* **RECORD EXTRACTS**:
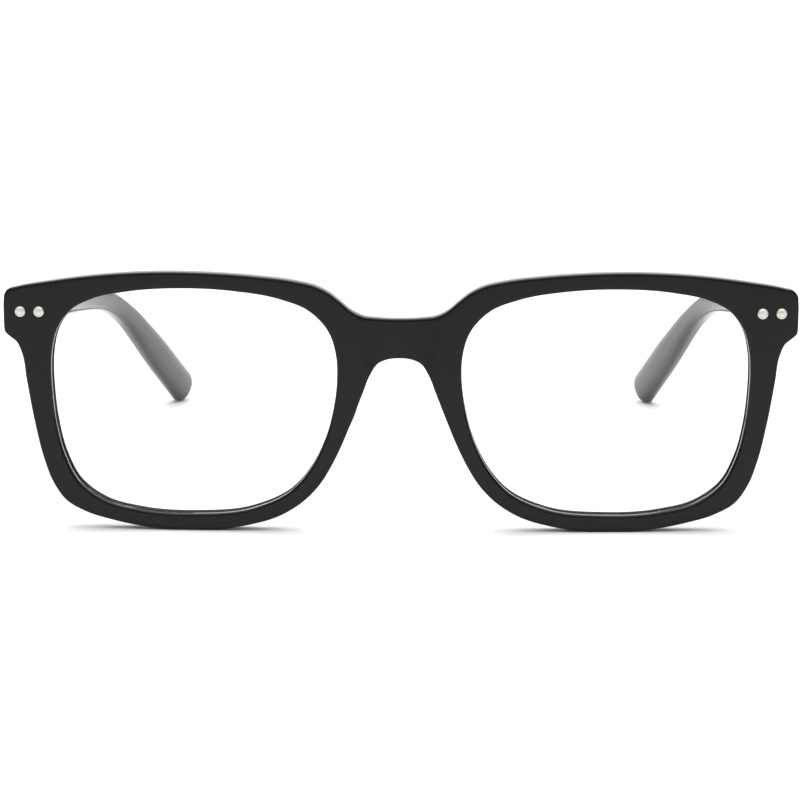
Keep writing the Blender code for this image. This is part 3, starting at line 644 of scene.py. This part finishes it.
def temple_points(drop):
    """Rings of the right temple from its front end to its tip, as an array (rings, sides, 3)."""
    shaft = np.linspace(0, 1, TEMPLE_SHAFT_RINGS)
    tip_radius = TEMPLE_WIDTHS[-1][1] / 2
    tip_length = tip_radius * math.cos(TIP_SLOPE)
    shaft_y = TEMPLE_START + (TEMPLE_END - tip_length - TEMPLE_START) * shaft
    quarter = np.linspace(0, math.pi / 2, TEMPLE_TIP_RINGS + 1)[1:]
    tip_y = TEMPLE_END - tip_length * (1 - np.sin(quarter))
    y = np.concatenate([shaft_y, tip_y])
    line = temple_line(y, drop)
    along = np.gradient(line, axis=0)
    along /= np.linalg.norm(along, axis=1)[:, None]
    level = np.column_stack([along[:, 1], -along[:, 0], np.zeros(len(y))])
    level /= np.linalg.norm(level, axis=1)[:, None]
    up = np.cross(level, along)
    tilt = smooth_step(y, TEMPLE_START, UPRIGHT_UNTIL)[:, None]
    up = up * tilt + np.array([0.0, 0.0, 1.0]) * (1 - tilt)
    up /= np.linalg.norm(up, axis=1)[:, None]
    roll = TIP_ROLL * smooth_step(y, ROLL_START, ROLL_END)[:, None]
    up, level = up * np.cos(roll) - level * np.sin(roll), level * np.cos(roll) + up * np.sin(roll)
    full = np.ones(len(shaft_y))
    closing = np.concatenate([full, np.cos(quarter)])
    thinning = np.concatenate([full, np.sqrt(np.maximum(1 - np.sin(quarter) ** TIP_FULLNESS, 0.0))])
    height = even_table(TEMPLE_WIDTHS, y) * closing
    thickness = even_table(TEMPLE_THICKNESSES, y) * thinning
    rounder = SHAFT_ROUNDER * smooth_step(y, *SHAFT_ROUNDING)
    power = (BOXY + rounder + TIP_ROUNDER * smooth_step(y, *TIP_ROUNDING))[:, None]
    angle = np.linspace(0.0, 2 * math.pi, TEMPLE_SIDES, endpoint=False)[None]
    across = np.sign(np.cos(angle)) * np.abs(np.cos(angle)) ** power * thickness[:, None] / 2
    upright = np.sign(np.sin(angle)) * np.abs(np.sin(angle)) ** power * height[:, None] / 2
    rings = line[:, None] + level[:, None] * across[..., None] + up[:, None] * upright[..., None]
    turn = np.linspace(0, math.pi / 2, END_RINGS + 1)[:-1]
    middle = rings[0].mean(0)
    size = np.array([TEMPLE_THICKNESSES[0][1], 1.0, TEMPLE_WIDTHS[0][1]]) / 2
    shrink = 1 - END_ROUNDING * (1 - np.sin(turn))[:, None] / size
    ends = middle + (rings[0] - middle)[None] * shrink[:, None, :]
    ends[..., 1] = TEMPLE_START + END_ROUNDING * (1 - np.cos(turn))[:, None]
    rings[0, :, 1] += END_ROUNDING
    centre = np.repeat(middle[None, None], TEMPLE_SIDES, axis=1) * (1, 0, 1) + (0, TEMPLE_START, 0)
    return np.concatenate([centre, ends, rings])


height_left = temple_points(TEMPLE_DROP)[..., 2].min()
temple_grid = temple_points(TEMPLE_DROP + height_left)
temple_faces = grid_faces(len(temple_grid), TEMPLE_SIDES, close_columns=True)
for side, sign in SIDES.items():
    make_piece(
        f"temple_arm_{side}", temple_grid * (sign, 1, 1), temple_faces, [BLACK], f"temple_{side}_arm",
        [f"temple_{side}"],
    )

# %% [markdown]
# ## Nose pads
# The pads of a plastic front are buttons of the same plastic, glued behind the nasal rims and polished into
# them. Each is half an egg: a polar surface whose rings shrink towards its back as the cosine of a quarter
# turn.

# %% Make the nose pads
PAD_CENTRE, PAD_RADII, PAD_LEAN = (10.0, 20.4), (1.75, 4.6, 6.4), math.radians(23.0)
PAD_RINGS, PAD_SPOKES = 24, 64
PAD_FULLNESS, PAD_FOOT = 0.8, 0.4  # the power of the cosine, and how far the foot goes into the rim


def pad_points():
    """Half an egg: width and height follow a cosine, the depth a sine; its foot goes into the rim."""
    turn = np.linspace(0, math.pi / 2, PAD_RINGS)[:, None]
    angle = np.linspace(0, 2 * math.pi, PAD_SPOKES, endpoint=False)[None]
    shrink = np.cos(turn) ** PAD_FULLNESS
    across = PAD_RADII[0] * shrink * np.cos(angle)
    upright = PAD_RADII[2] * shrink * np.sin(angle)
    x = PAD_CENTRE[0] + across * math.cos(PAD_LEAN) - upright * math.sin(PAD_LEAN)
    z = PAD_CENTRE[1] + across * math.sin(PAD_LEAN) + upright * math.cos(PAD_LEAN)
    y = FRONT_THICKNESS + wrap(PAD_CENTRE[0]) + PAD_RADII[1] * np.sin(turn) * np.ones_like(angle)
    cap = np.dstack([x, y, z])
    foot = cap[:1] - (0, PAD_FOOT, 0)
    middle = foot.mean(1, keepdims=True) * np.ones_like(foot)
    return np.concatenate([middle, foot, cap])


pad_grid = pad_points()
pad_faces = grid_faces(len(pad_grid), PAD_SPOKES, close_columns=True)
for side, sign in SIDES.items():
    make_piece(
        f"nose_pad_{side}_smooth", pad_grid * (sign, 1, 1), pad_faces, [PAD_BLACK], "front",
        [f"nose_pad_{side}"],
    )

# %% [markdown]
# ## Rivets
# A rivet holds each hinge plate through the plastic. Its head is turned: a low dome inside a slightly
# raised ring. A turned shape is a profile of radius and height, swept round an axis; here the axis is
# square to the surface that the rivet comes through.

# %% Make the rivets
RIVET_RADIUS, RIVET_HEIGHT, RIVET_SHANK = 0.97, 0.28, 0.6
FRONT_RIVET_X = {"inner": 64.1, "outer": 67.45}
TEMPLE_RIVET_Y = {"front": 10.6, "rear": 15.4}
TEMPLE_RIVET_RISE = 0.5
HINGE_PLATE_Y, RIVET_END_GAP = 6.12, 0.1
TURN_SIDES, DOME_POINTS = 56, 15
DOME_POWER, DOME_SHARE = 2.6, 0.9
RING_RADIUS, RING_WIDTH, DISH_RADIUS, DISH_WIDTH, RING_HEIGHT = 0.72, 0.09, 0.52, 0.08, 0.05
RING_END = 0.95  # outside this radius the ring adds nothing
HEAD_SINK = 0.12  # how far the head goes into the plastic


def turned_points(profile, base, axis):
    """A profile (radius, height) swept round an axis that leaves `base` in the direction `axis`."""
    profile = np.asarray(profile, float)
    axis = np.asarray(axis, float) / np.linalg.norm(axis)
    helper = np.array([0.0, 0.0, 1.0]) if abs(axis[2]) < 0.9 else np.array([1.0, 0.0, 0.0])
    first = np.cross(helper, axis)
    first /= np.linalg.norm(first)
    second = np.cross(axis, first)
    angle = np.linspace(0, 2 * math.pi, TURN_SIDES, endpoint=False)
    spoke = np.cos(angle)[:, None] * first + np.sin(angle)[:, None] * second
    return np.asarray(base) + profile[:, :1, None] * spoke[None] + profile[:, 1:, None] * axis


def rivet_profile(length):
    """From the middle of the dome over the ring (one bell curve up, one down) and down the shank."""
    radius = np.linspace(0, RIVET_RADIUS, DOME_POINTS)
    dome = RIVET_HEIGHT * np.sqrt(np.maximum(1 - (radius / RIVET_RADIUS) ** DOME_POWER, 0.0))
    raised = RING_HEIGHT * np.exp(-(((radius - RING_RADIUS) / RING_WIDTH) ** 2))
    dished = RING_HEIGHT * np.exp(-(((radius - DISH_RADIUS) / DISH_WIDTH) ** 2))
    head = np.column_stack([radius, dome * DOME_SHARE + (raised - dished) * (radius < RING_END)])
    shank = [(RIVET_RADIUS, -HEAD_SINK), (RIVET_SHANK, -HEAD_SINK), (RIVET_SHANK, -length), (0.0, -length)]
    return np.vstack([head, shank])


def make_rivet(name, base, axis, length, body):
    points = turned_points(rivet_profile(length), base, axis)
    faces = grid_faces(len(points), TURN_SIDES, close_columns=True)
    make_piece(name + "_head", points, faces, [RIVET], body, [name])


for side, sign in SIDES.items():
    for place, x in FRONT_RIVET_X.items():
        axis = (sign * x / BASE_RADIUS, -1.0, 0.0)
        base = (sign * x, wrap(x), HINGE["z"])
        length = HINGE_PLATE_Y - wrap(x) - RIVET_END_GAP
        make_rivet(f"front_rivet_{side}_{place}", base, axis, length, "front")
    outside = TEMPLE_X + TEMPLE_THICKNESSES[0][1] / 2
    for place, y in TEMPLE_RIVET_Y.items():
        base = (sign * outside, y, HINGE["z"] + TEMPLE_RIVET_RISE)
        length = TEMPLE_THICKNESSES[0][1] - RIVET_END_GAP
        make_rivet(f"temple_rivet_{side}_{place}", base, (sign, 0.0, 0.0), length, f"temple_{side}_arm")

# %% [markdown]
# ## Metal that stays as modelled
# The hinge halves, their screws and the wires inside the temples already have their true shapes in the
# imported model. They keep them, and get steel in place of the plain grey.

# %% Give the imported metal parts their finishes
for side in SIDES:
    for node, finish in (
        (f"front_hinge_{side}", HINGE_STEEL), (f"temple_hinge_{side}", HINGE_STEEL),
        (f"hinge_screw_{side}", SCREW_STEEL), (f"temple_core_{side}", CORE_STEEL),
    ):
        part = frame["nodes"][node]
        for index in range(len(part.material_slots)):
            part.material_slots[index].material = finish

# %% [markdown]
# ## The studio
# Black gloss shows its surroundings and little else, so they are kept plain: a white table of one colour,
# and soft white light from all round. It is strongest overhead, and weaker on the side of whoever looks
# than behind the glasses. A softbox above adds a little light close to the glasses. What the camera sees
# behind them is plain white.

# %% The table
FLOOR_SIZE = 2.2  # metres each way from the middle
FLOOR_WHITE, FLOOR_ROUGHNESS, FLOOR_SHINE = (0.93, 0.93, 0.93, 1), 0.6, 0.1


def make_floor():
    mesh = bpy.data.meshes.new("table")
    corners = [(x * FLOOR_SIZE, y * FLOOR_SIZE, 0.0) for x, y in ((-1, -1), (1, -1), (1, 1), (-1, 1))]
    mesh.from_pydata(corners, [], [(0, 1, 2, 3)])
    floor = bpy.data.objects.new("table", mesh)
    bpy.context.scene.collection.objects.link(floor)
    made, _, shader, _ = new_material("white_table")
    shader.inputs["Base Color"].default_value = FLOOR_WHITE
    shader.inputs["Roughness"].default_value = FLOOR_ROUGHNESS
    shader.inputs["Specular IOR Level"].default_value = FLOOR_SHINE
    mesh.materials.append(made)


make_floor()

# %% Soft light all round
# The light grows with the share of a direction that points backwards, and again with the share upwards.
LIGHT_FRONT, LIGHT_BEHIND, LIGHT_TURN = 0.4, 1.0, (-0.3, 0.5)
LIGHT_SIDES, LIGHT_TOP, LIGHT_RISE = 1.1, 1.6, (0.4, 0.8)
BACKDROP = 1.05


def make_tent():
    """Strength by direction: weaker in front, stronger behind, and strongest and even overhead."""
    world = bpy.data.worlds.new("tent")
    bpy.context.scene.world = world
    world.use_nodes = True
    world.node_tree.nodes.clear()
    nodes = Nodes(world.node_tree)
    direction = nodes.add("ShaderNodeTexCoord").outputs["Generated"]
    parts = nodes.add("ShaderNodeSeparateXYZ", ("Vector", direction)).outputs
    around = nodes.spread(parts["Y"], *LIGHT_TURN, LIGHT_FRONT, LIGHT_BEHIND)
    overhead = nodes.spread(parts["Z"], *LIGHT_RISE, 0.0, 1.0)
    level = nodes.mix_colour(overhead, around, (1, 1, 1, 1))
    strength = nodes.spread(parts["Z"], *LIGHT_RISE, LIGHT_SIDES, LIGHT_TOP)
    sky = nodes.add("ShaderNodeBackground", ("Color", level), ("Strength", strength))
    plain = nodes.add("ShaderNodeBackground", ("Color", (1, 1, 1, 1)), ("Strength", BACKDROP))
    seen = nodes.add("ShaderNodeLightPath").outputs["Is Camera Ray"]
    mix = nodes.add("ShaderNodeMixShader", (0, seen), (1, sky.outputs[0]), (2, plain.outputs[0]))
    nodes.add("ShaderNodeOutputWorld", ("Surface", mix.outputs[0]))


make_tent()

# %% The softbox overhead
SOFTBOX_SIZE, SOFTBOX_HEIGHT, SOFTBOX_POWER = 0.5, 0.4, 1.2  # metres, metres, watts
SOFTBOX_BACK = 0.12  # metres behind the middle of the glasses


def make_softbox():
    """A square of soft light that faces straight down."""
    data = bpy.data.lights.new("softbox", "AREA")
    data.shape, data.size, data.energy = "SQUARE", SOFTBOX_SIZE, SOFTBOX_POWER
    softbox = bpy.data.objects.new("softbox", data)
    softbox.location = (0.0, SOFTBOX_BACK, SOFTBOX_HEIGHT)
    bpy.context.scene.collection.objects.link(softbox)


make_softbox()
bpy.context.scene.view_settings.view_transform = "Standard"

# %% [markdown]
# ## The camera
# The glasses are seen from a little above, from arm's length, and slightly to the right of straight ahead.
# The camera aims at the middle of the front.

# %% Place the camera
AIM_X, AIM_Z = 0.14, 24.05
CAMERA_DISTANCE, CAMERA_ASIDE, CAMERA_RISE = 400.0, 9.24, math.radians(9.91)
VIEW_WIDTH = 141.7  # millimetres of the front's plane across the picture
SENSOR_WIDTH = 36.0
NEAREST, FARTHEST = 0.01, 20.0  # metres


def make_camera():
    data = bpy.data.cameras.new("camera")
    camera = bpy.data.objects.new("camera", data)
    bpy.context.scene.collection.objects.link(camera)
    height = AIM_Z + CAMERA_DISTANCE * math.tan(CAMERA_RISE)
    camera.location = to_world((CAMERA_ASIDE, -CAMERA_DISTANCE, height))
    turn = math.atan2(CAMERA_ASIDE - AIM_X, CAMERA_DISTANCE)
    camera.rotation_euler = (math.pi / 2 - CAMERA_RISE, 0.0, turn)
    data.sensor_width = SENSOR_WIDTH
    data.lens = SENSOR_WIDTH * CAMERA_DISTANCE / math.cos(CAMERA_RISE) / VIEW_WIDTH
    data.clip_start, data.clip_end = NEAREST, FARTHEST
    bpy.context.scene.camera = camera
    print("camera lens:", round(data.lens, 2), "mm, turned by", round(math.degrees(turn), 2), "degrees")


make_camera()
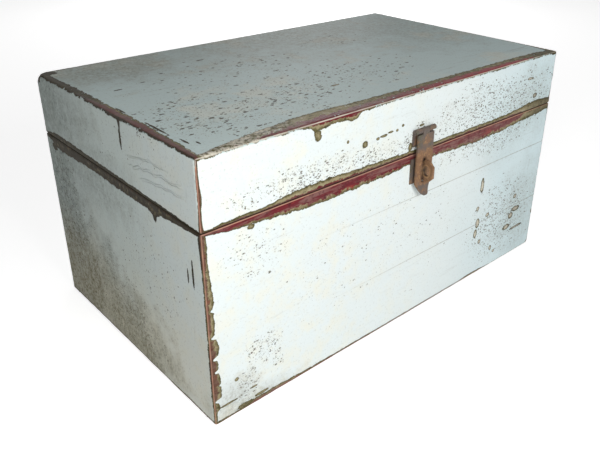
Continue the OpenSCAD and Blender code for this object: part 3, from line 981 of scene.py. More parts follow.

* **TASK BRIEF**:
Give again the run of lines that opens at the line with "# %% Give the" and closes at the line with "part.material_slots[index].material = finish", exactly, and only that run.

* **TASK RESPONSE**:
# %% Give the imported metal parts their finishes
for side in SIDES:
    for node, finish in (
        (f"front_hinge_{side}", HINGE_STEEL), (f"temple_hinge_{side}", HINGE_STEEL),
        (f"hinge_screw_{side}", SCREW_STEEL), (f"temple_core_{side}", CORE_STEEL),
    ):
        part = frame["nodes"][node]
        for index in range(len(part.material_slots)):
            part.material_slots[index].material = finish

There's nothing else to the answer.